What we can say with certainty is that really is a film called The Terror of Frankenstein, which was released in the late-’70s and starred Leon Vitale, whose other credits include two Kubrick movies, Barry Lyndon and Eyes Wide Shut. And the Kickstarter page for Director’s Commentary: Terror of Frankenstein states that Vitale is one of the folks featured in Ascher and Kirk’s project. However, that cast list also includes Clu Gulager, an always watchable character actor whose own filmography includes The Last Picture Show and Return of the Living Dead but not The Terror of Frankenstein.

The “About this project” of the Kickstarter page, meanwhile, describes Director’s Commentary: Terror of Frankenstein as “an original commentary track for an existing 1970s-era Frankenstein movie.

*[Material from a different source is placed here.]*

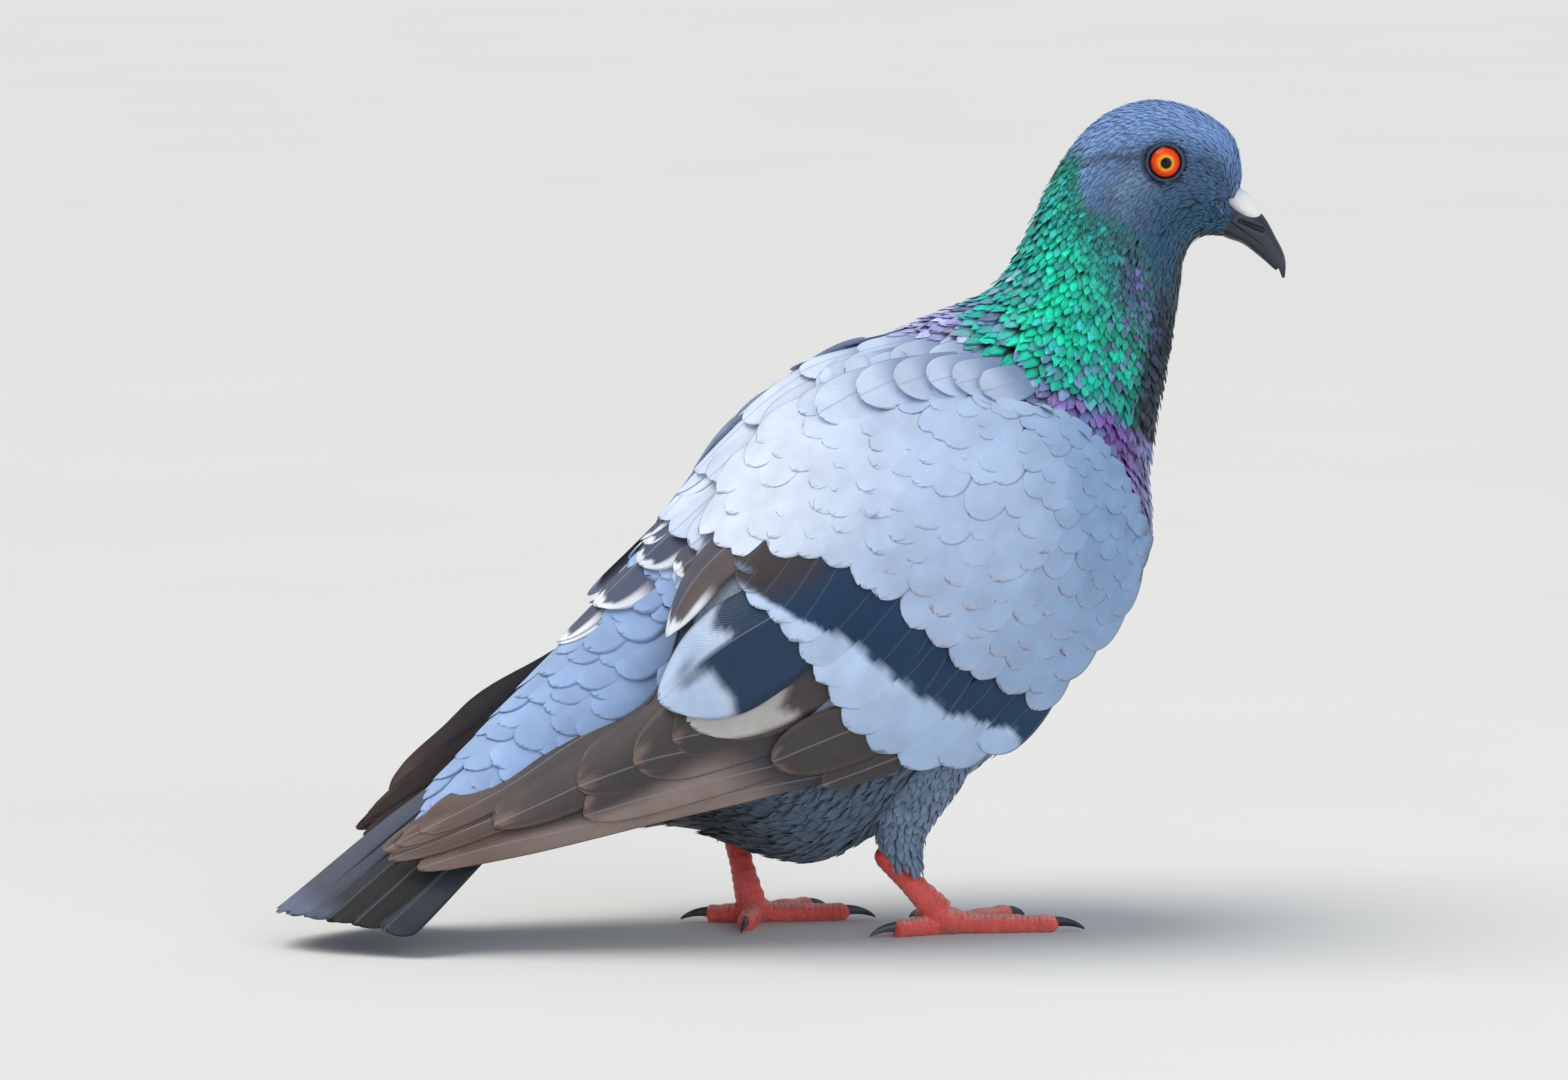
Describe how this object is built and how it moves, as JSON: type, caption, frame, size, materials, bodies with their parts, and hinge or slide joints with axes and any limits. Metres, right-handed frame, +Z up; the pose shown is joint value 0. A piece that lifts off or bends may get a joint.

This project transforms the film into an entirely new, all too human, horror story. It’s less Mystery Science Theater 3000 and more Sartre, an icy satire of the monsters onscreen, behind the camera, and in the audience.” There is also a quote from Ascher in which explains that he is “fascinated by experimenting with format, remixes, and genre-blurring, so I loved the idea of an agonizing horror/drama (with maybe a few laughs) inserted into a commentary track.” Finally, in the video on the Kickstarter page, Vitali himself hints that this new project will detail “the murder and madness after the cameras stopped rolling.”

So, what gives? Well, reading between lines, it seems Ascher and Kirk are creating a fictitious commentary track for a real film with the cooperation of that movie’s actual star—which is a pretty cool idea, if that is indeed the case. Something else we can say with certainty? As soon as we confirm just what the Sam Hill is going on, you will be the first to know.